During a caucus call with fellow House Democrats on November 5, immediately after the election, Spanberger declared: “If we are classifying Tuesday as a success from a congressional standpoint, we will get f—ing torn apart in 2022,” granting her the greatest media exposure of her career when it was reported by CNN. And she had won a remarkable victory two years earlier. She said in that call, “The number one concern in things that people brought to me in my [district] that I barely re-won, was defunding the police. And I’ve heard from colleagues who have said ‘Oh, it’s the language of the streets. We should respect that.’ We’re in Congress. We are professionals. We are supposed to talk about things in the way where we mean what we’re talking about. If we don’t mean we should defund the police, we shouldn’t say that.” Also, in pointed reference to two of her colleagues in that 2018 freshman class who identify as members of Democratic Socialists of America (DSA), “We want to talk about funding social services, and ensuring good engagement in community policing, let’s talk about what we are for. And we need to not ever use the words ‘socialist’ or ‘socialism’ ever again. Because while people think it doesn’t matter, it does matter. And we lost good members because of it.”

Abigail Spanberger, a former CIA case officer, from Henrico County, Virginia had instantly become a media celebrity in American politics by directly challenging the best-known political star from the 2018 election, Alexandria Ocasio-Cortez (“AOC”). For her part, AOC had to respond, despite Spanberger not mentioning her name in that diatribe. Ocasio-Cortez had her own pointed words, in a New York Times interview, about those Democratic House incumbents who lost their re-election bid: “These folks are pointing toward Republican messaging that they feel killed them, right? But why were you so vulnerable to that attack?”

“If you’re not door-knocking, if you’re not on the internet, if your main points of reliance are TV and mail, then you’re not running a campaign on all cylinders. I just don’t see how anyone could be making ideological claims when they didn’t run a full-fledged campaign.

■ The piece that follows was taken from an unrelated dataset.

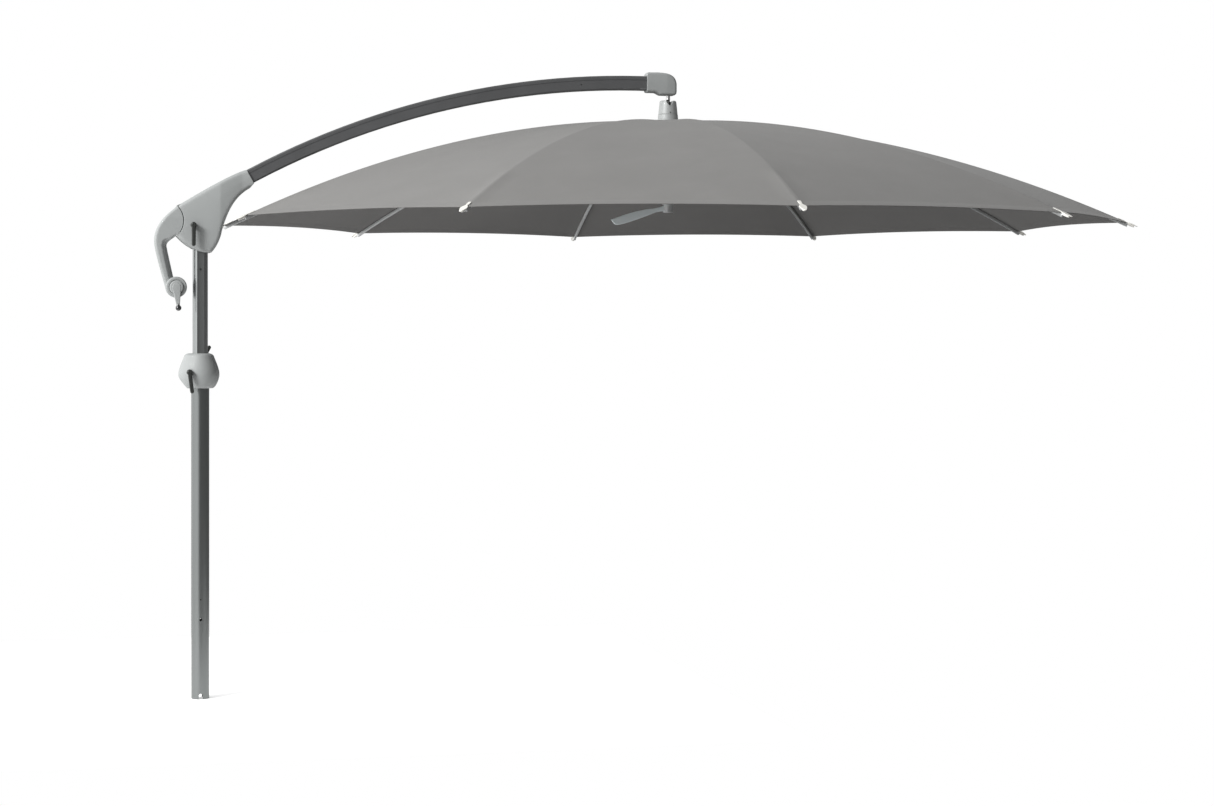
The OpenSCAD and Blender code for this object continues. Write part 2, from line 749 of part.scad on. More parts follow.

“Our party isn’t even online, not in a real way that exhibits competence. And so, yeah, they were vulnerable to these messages, because they weren’t even on the mediums where these messages were most potent. Sure, you can point to the message, but they were also sitting ducks. They were sitting ducks.”

She was blaming the Members who lost for running ineffective campaigns, not taking full advantage of social media, or whatever. It was NOT their policy positions that led to their defeat. It was their vulnerability to Republican talking points – they didn’t know how to fight back! AOC claims she DOES.

Herein lies a conflict between Abigail Spanberger’s world view (or her constituents’) and Alexandria Ocasio-Cortez’ world view. Of course, the voters in Spanberger’s district should not be assumed to be the same as voters in Ocasio-Cortez’ district. One represents a largely rural or exurban, white, constituency. The other represents an urban constituency, largely non-white, often poor, but in the heart of the largest city in America. Why would anybody expect these two groups to have similar voting preferences?

What of the future for the Democratic Party? In 2022 and beyond, a Congressional majority will depend upon finding common ground among many different constituencies. Spanberger is correct when she says that candidates should not run on labels or slogans, like “socialism” or “defund the police,” but on concrete policies that can arguably benefit their respective voters. Ocasio-Cortez is correct in asserting that a modern Congressional campaign needs to exploit every available means to counter those empty slogans from the opposition.

Both are articulating a desire to be servants of their communities. Spanberger and Ocasio-Cortez appear equally committed to the interests of the people who voted for them. And, by extension, to convincing their electorates that they are serious about delivering on them. Their records in the 116th and, so far, in the 117th Congress support this contention. Both have sponsored bills that go beyond naming of post offices! Their voting records are nearly indistinguishable.

In the end, no political campaign will ever eradicate the chicanery and doubletalk that we have come to associate with the genre, and the deciding factor in most will be the bond of trust, or potential for improvement, that any candidate establishes with their voters. We tend to vote, with jaundiced eye, for the candidate who displays less of the negative characteristics – and, sometimes, we get a chance to put a fresh new face in the halls of Congress, if we want!